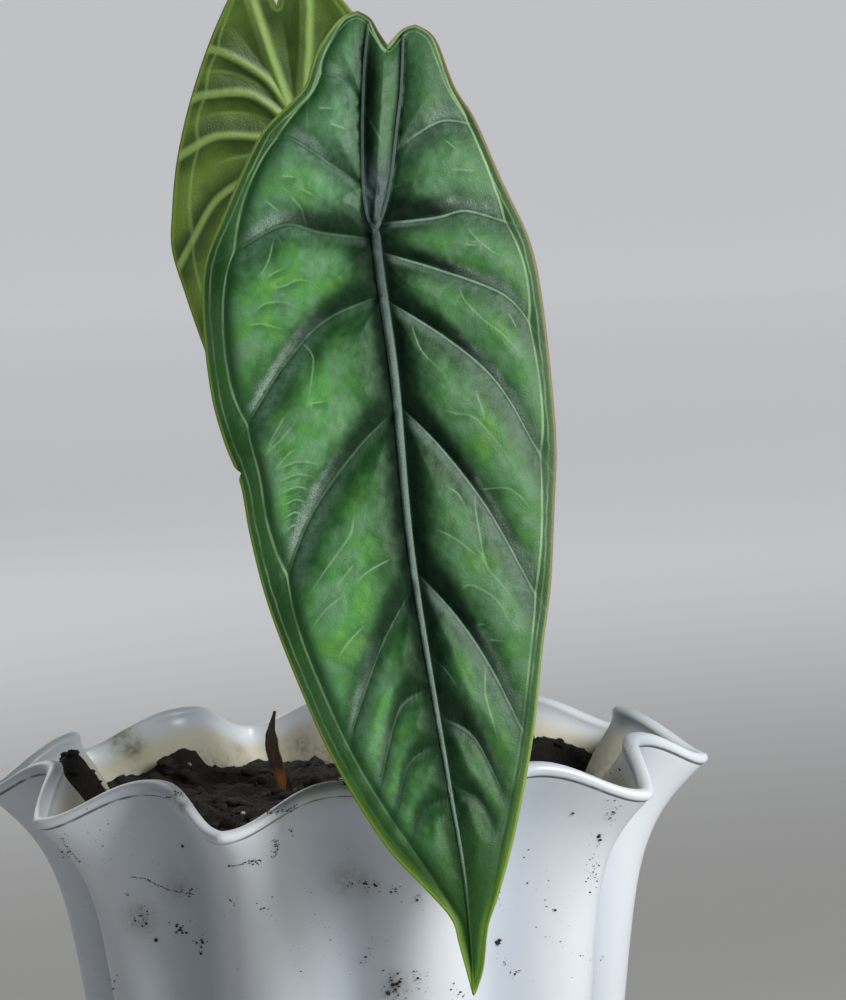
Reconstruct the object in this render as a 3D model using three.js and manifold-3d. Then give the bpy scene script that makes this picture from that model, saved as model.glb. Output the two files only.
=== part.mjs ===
import * as THREE from 'three';
import { mergeVertices } from 'three/addons/utils/BufferGeometryUtils.js';
import Module from 'manifold-3d';

// A potted alocasia with two hanging, shield-shaped leaves, in a pleated pot with a ruffled rim.
// Millimetres, +Z up, origin at the centre of the pot's flat base, -Y towards the front leaf.

const wasm = await Module();
wasm.setup();

// Pot: pleats run from the base to the rim, where they open into lobes
const LOBES = 10;
const STEPS_PER_LOBE = 10;
const TROUGH_ANGLE = -0.023;
const RIM_HEIGHT = 128;
const RIM_RADIUS = 76.3;
const RIM_DROP = 6.1;
const RUFFLE_RISE = 3.8;
const RUFFLE_FLAT = 0.6;
const WALL_TAPER = 0.13;
const FLARE_WIDTH = 12.9;
const FLARE_DEPTH = 10;
const FLARE_POWER = 1.2;
const PLEAT_AT_BASE = 3;
const PLEAT_AT_RIM = 12.1;
const PLEAT_FADE = 50;
const VALLEY_AT_RIM = 0.62;
const VALLEY_GAIN = 0.7;
const VALLEY_FADE = 20;
const WALL = 2.6;
const LIP_PROUD = 0.4;
const LIP_HEIGHT = 3.2;
const LIP_STEP = 0.3;
const LIP_ROUND = 0.8;
const LIP_TOP = [0.5, 2.3];
const FLOOR = 3;
const FOOT_CHAMFER = 1.5;
const DRAIN_HOLES = 6;
const DRAIN_RADIUS = 4.5;
const DRAIN_RING = 30;
const DRAIN_SIDES = 16;

// Depths below the rim at which the wall gets a row of points
const OUTER_DEPTHS = [92, 62, 42, 29, 20, 13, 8, 5];
const INNER_DEPTHS = [5, 9, 14, 20, 32, 62, 95];

// Gap between neighbouring pieces, how far a cut runs past a face, and the distance at which points are one
const GAP = 0.35;
const OVERCUT = 1;
const SAME_POINT = 1e-3;

// Soil: a level with lumps, ripples and mounds, each mound a place, a height and a reach
const SOIL_LEVEL = 115.5;
const MOUNDS = [
  { x: -59, y: 3, height: 13, reach: 8 },
  { x: -47, y: 38, height: 3, reach: 8 },
  { x: -35, y: 47, height: 7, reach: 7 },
  { x: -6, y: 56, height: 2, reach: 12 },
  { x: 44, y: 40, height: 6, reach: 11 },
  { x: 12, y: 4, height: 1.5, reach: 22 },
];
const LUMP_HEIGHT = 0.7;
const LUMP_LENGTH = 4.5;
const LUMP_SHIFT = 1;
const RIPPLE_LENGTH = 3;
const SOIL_SHRINKAGE = 0.7;
const SOIL_RINGS = [0.92, 0.78, 0.6, 0.4, 0.24];
const EDGE_PASSES = 6;
const ABOVE_SOIL = 140;
const SOIL_HOLE_SIDES = 20;

// Rhizome: the short stem in the soil that both leaf stalks grow from, as radii and heights
const RHIZOME = { x: 13, y: 3, bottom: 84, sides: 18 };
const RHIZOME_PROFILE = [
  [0, 84],
  [5, 84],
  [7.6, 89],
  [8, 97],
  [7.2, 99],
  [8.2, 103],
  [8, 109],
  [7.3, 111],
  [8, 115],
  [7.6, 121],
  [0, 121],
];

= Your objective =
Your task is to return the full listing exactly as it was given.

= Task output =
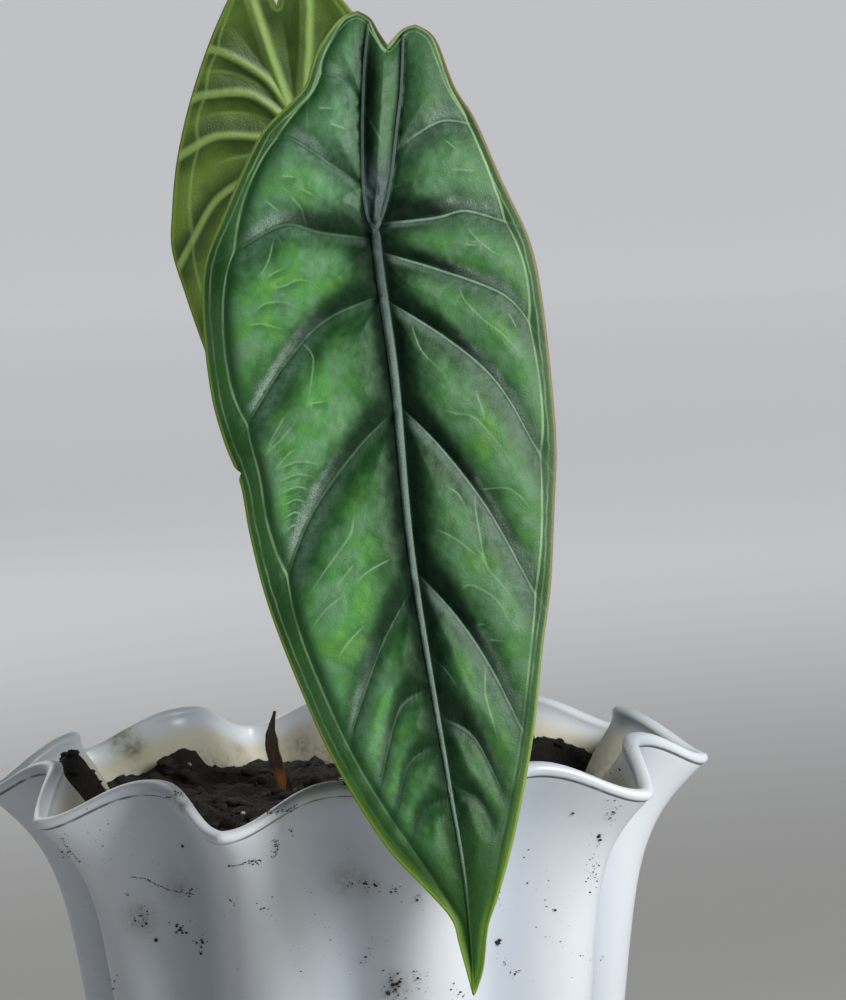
Reconstruct the object in this render as a 3D model using three.js and manifold-3d. Then give the bpy scene script that makes this picture from that model, saved as model.glb. Output the two files only.
=== part.mjs ===
import * as THREE from 'three';
import { mergeVertices } from 'three/addons/utils/BufferGeometryUtils.js';
import Module from 'manifold-3d';

// A potted alocasia with two hanging, shield-shaped leaves, in a pleated pot with a ruffled rim.
// Millimetres, +Z up, origin at the centre of the pot's flat base, -Y towards the front leaf.

const wasm = await Module();
wasm.setup();

// Pot: pleats run from the base to the rim, where they open into lobes
const LOBES = 10;
const STEPS_PER_LOBE = 10;
const TROUGH_ANGLE = -0.023;
const RIM_HEIGHT = 128;
const RIM_RADIUS = 76.3;
const RIM_DROP = 6.1;
const RUFFLE_RISE = 3.8;
const RUFFLE_FLAT = 0.6;
const WALL_TAPER = 0.13;
const FLARE_WIDTH = 12.9;
const FLARE_DEPTH = 10;
const FLARE_POWER = 1.2;
const PLEAT_AT_BASE = 3;
const PLEAT_AT_RIM = 12.1;
const PLEAT_FADE = 50;
const VALLEY_AT_RIM = 0.62;
const VALLEY_GAIN = 0.7;
const VALLEY_FADE = 20;
const WALL = 2.6;
const LIP_PROUD = 0.4;
const LIP_HEIGHT = 3.2;
const LIP_STEP = 0.3;
const LIP_ROUND = 0.8;
const LIP_TOP = [0.5, 2.3];
const FLOOR = 3;
const FOOT_CHAMFER = 1.5;
const DRAIN_HOLES = 6;
const DRAIN_RADIUS = 4.5;
const DRAIN_RING = 30;
const DRAIN_SIDES = 16;

// Depths below the rim at which the wall gets a row of points
const OUTER_DEPTHS = [92, 62, 42, 29, 20, 13, 8, 5];
const INNER_DEPTHS = [5, 9, 14, 20, 32, 62, 95];

// Gap between neighbouring pieces, how far a cut runs past a face, and the distance at which points are one
const GAP = 0.35;
const OVERCUT = 1;
const SAME_POINT = 1e-3;

// Soil: a level with lumps, ripples and mounds, each mound a place, a height and a reach
const SOIL_LEVEL = 115.5;
const MOUNDS = [
  { x: -59, y: 3, height: 13, reach: 8 },
  { x: -47, y: 38, height: 3, reach: 8 },
  { x: -35, y: 47, height: 7, reach: 7 },
  { x: -6, y: 56, height: 2, reach: 12 },
  { x: 44, y: 40, height: 6, reach: 11 },
  { x: 12, y: 4, height: 1.5, reach: 22 },
];
const LUMP_HEIGHT = 0.7;
const LUMP_LENGTH = 4.5;
const LUMP_SHIFT = 1;
const RIPPLE_LENGTH = 3;
const SOIL_SHRINKAGE = 0.7;
const SOIL_RINGS = [0.92, 0.78, 0.6, 0.4, 0.24];
const EDGE_PASSES = 6;
const ABOVE_SOIL = 140;
const SOIL_HOLE_SIDES = 20;

// Rhizome: the short stem in the soil that both leaf stalks grow from, as radii and heights
const RHIZOME = { x: 13, y: 3, bottom: 84, sides: 18 };
const RHIZOME_PROFILE = [
  [0, 84],
  [5, 84],
  [7.6, 89],
  [8, 97],
  [7.2, 99],
  [8.2, 103],
  [8, 109],
  [7.3, 111],
  [8, 115],
  [7.6, 121],
  [0, 121],
];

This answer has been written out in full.